The incoming Republican Congress plans to scrutinize the FBI’s investigations into Trump and the January 6 attack on the Capitol. The pretext for the congressional probe is an open letter from former FBI agents who call themselves “The Suspendables” that alleges a widespread anti-conservative bias in the agency. According to The New York Times: “Representative Jim Jordan, the Ohio Republican who will be the Judiciary Committee’s chairman next month, has pledged to investigate what he describes as the politicization of the FBI as well as that of the Justice Department. In a taste of what is to come, the committee’s Republican staff released a 1,000-page report last month that asserted that the FBI hierarchy ‘spied on President Trump’s campaign and ridiculed conservative Americans’ and that the ‘rot within the FBI festers in and proceeds from Washington.’”

As the Times notes, the new anti-FBI sentiment on the right is a reversal of long-standing partisan patterns: “Historically, the FBI’s most vocal critics have come from figures on the left, who have accused it of using heavy-handed tactics in investigating groups like trade unionists or civil rights activists. Conservatives and Republicans have, at least by tradition, supported the FBI and other law-enforcement agencies.”

This account needs to be qualified somewhat: Many on the left, particularly radicals, have distrusted the FBI since at least the late 1940s. But some liberal politicians, such as John F. Kennedy and Lyndon Johnson, have also been willing to use the Bureau for dubious ends. The COINTELPRO program, which notoriously used illegal methods to harass civil rights and anti-war activists, flourished under JFK and LBJ as well as under Dwight Eisenhower and Richard Nixon.

And while it’s true that the Trump era has seen a new surge of right-wing anti-FBI sentiment, there are some important precedents for reactionary opposition to federal law enforcement, most notably anger over the 1990s investigations of anti-government militias and white supremacists.

Still, it’s broadly true to say that there has been a Trump-inspired partisan flip-flop on the FBI. Despite its history as one of the most conservative institutions in America, the FBI currently enjoys more support from Democrats than from Republicans. As Trump has made himself the avatar of anti-establishment politics, the supposed foe of the Deep State, Democrats have recast themselves as the institutionalist party. Partly in hopes of gaining support from defecting Republicans aghast at Trump’s lawlessness, Democrats emphasize how they are the party of norms and respect for authority.

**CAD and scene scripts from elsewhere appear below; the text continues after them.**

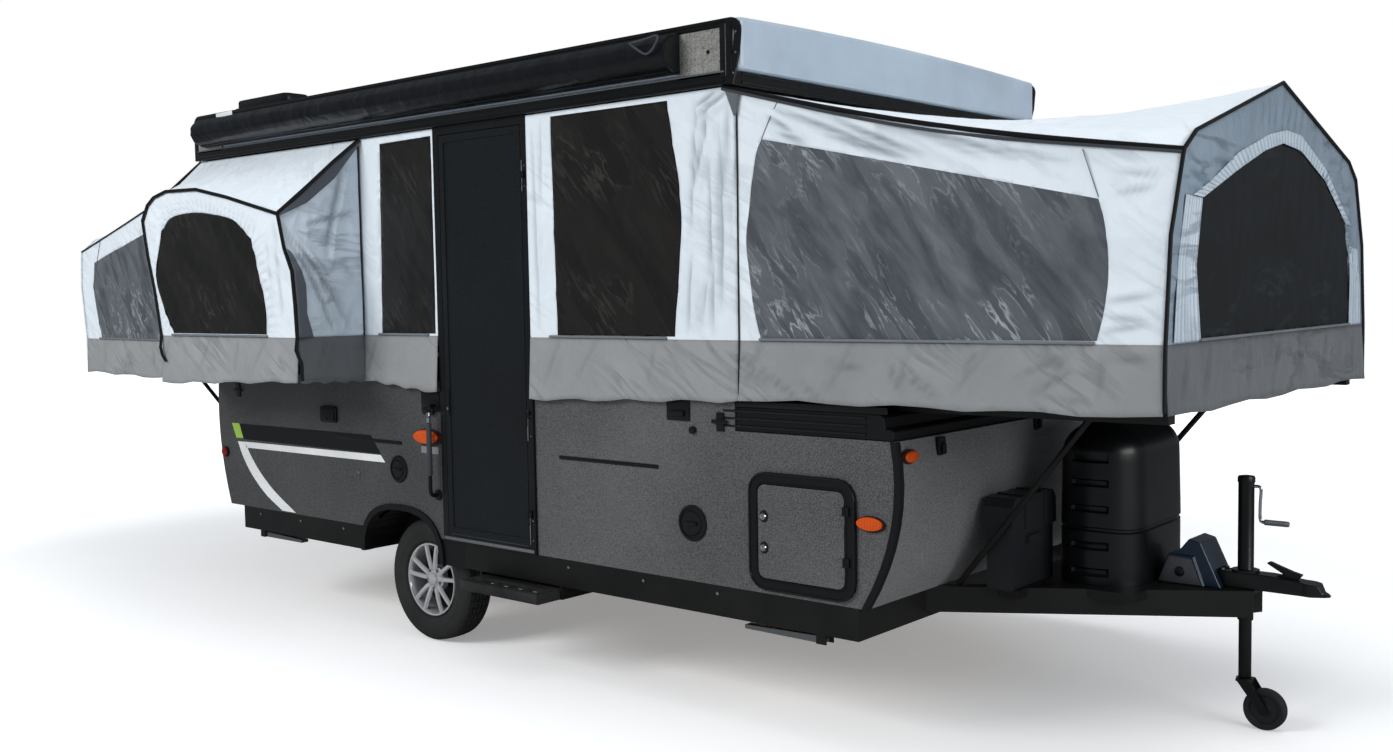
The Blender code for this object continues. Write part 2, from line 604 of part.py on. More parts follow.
def knuckle(at, low, high, way):
    """A hinge knuckle on its axis with a leaf that reaches towards the piece it is fixed to."""
    barrel = cylinder("barrel", (at[0], at[1], (low + high) / 2), 2, KNUCKLE_RADIUS, high - low, 12)
    x = sorted((at[0] + way * 0.0022, at[0] + way * 0.020))
    leaf = block("leaf", x, (at[1] - 0.001, at[1] + KNUCKLE_RADIUS + 0.0025), (low, high))
    return combine(barrel, [leaf], "UNION")


def knuckles(at, heights, way):
    """The door's knuckles (way -1) below the frame's (way 1) at each height."""
    reach = 0.030
    if way < 0:
        return [knuckle(at, z, z + reach, way) for z in heights]
    return [knuckle(at, z + reach + GAP, z + 2 * reach, way) for z in heights]


door_hinges = (FRAME_TOP + 0.118, FRAME_TOP + 0.518, DOOR_TOP - 0.277)
combine(door_frame, knuckles(hinge, door_hinges, 1), "UNION")
finish_object(door_frame, "black_frame")
door = block("entry_door", (DOOR_REAR + DOOR_FRAME_WIDTH + 0.003, DOOR_FRONT - DOOR_FRAME_WIDTH - 0.003),
             (frame_y[0], frame_y[0] + DOOR_THICKNESS),
             (FRAME_TOP + DOOR_SILL + 0.003, DOOR_TOP - DOOR_FRAME_WIDTH - 0.003))
door_inner_x = (DOOR_REAR + DOOR_FRAME_WIDTH + DOOR_BORDER, DOOR_FRONT - DOOR_FRAME_WIDTH - DOOR_BORDER)
door_inner_z = (FRAME_TOP + DOOR_SILL + DOOR_BORDER, DOOR_TOP - DOOR_FRAME_WIDTH - DOOR_BORDER)
combine(door, [extruded("recess", rounded_rectangle(door_inner_x, door_inner_z, 0.012, 3), 1,
                        frame_y[0] - 0.02, frame_y[0] + DOOR_RECESS)], "DIFFERENCE")
combine(door, knuckles(hinge, door_hinges, -1), "UNION")
finish_object(door, "black_door")

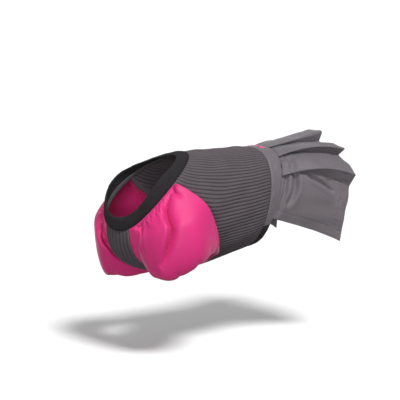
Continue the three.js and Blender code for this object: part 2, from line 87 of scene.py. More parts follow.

This partisan switch reflects badly on both parties. On the GOP side, there’s no real love of civil liberties at play. The Republicans who now distrust the FBI for its treatment of Trump haven’t shown any concern for much more flagrant civil rights violations, notably the agency’s targeting of Muslim Americans. Conversely, in their single-minded focus on Trump, Democrats are ignoring the dangers of treating the FBI as an agency deserving automatic trust and deference. Aside from the abuses of the COINTELPRO era, more recent history shows the FBI is hardly the friend of Democrats—let alone the activist left. After all, it was James Comey’s last-minute intervention in the 2016 election that assured Trump’s victory. But now that Comey has been recast as a hero of the anti-Trump Resistance, that history has been conveniently forgotten.

As my colleague Ross Barkan recently noted in The Nation, the mainstream media has been strangely blasé about the revelations of recently released documents from Twitter (presented by the new management of the company as the “Twitter Files”). These documents show that “both the Biden campaign and the Trump administration took aggressive steps to control the flow of information, as did the FBI and the Department of Homeland Security, which have behaved similarly under both presidents.”

The downplaying of the Twitter Files is very much part of a broader pattern whereby stories about institutional wrongdoing are evaluated within a narrow framework of whether they help or hurt Trump. As opinion about the FBI is now polarized, there’s a danger that the same standard will be applied to questions of FBI wrongdoing. Just because Trumpists fanatics hate the FBI for stupid reasons is no reason for anyone else to think better of the agency. In this case, the enemy of my enemy is still the same old FBI.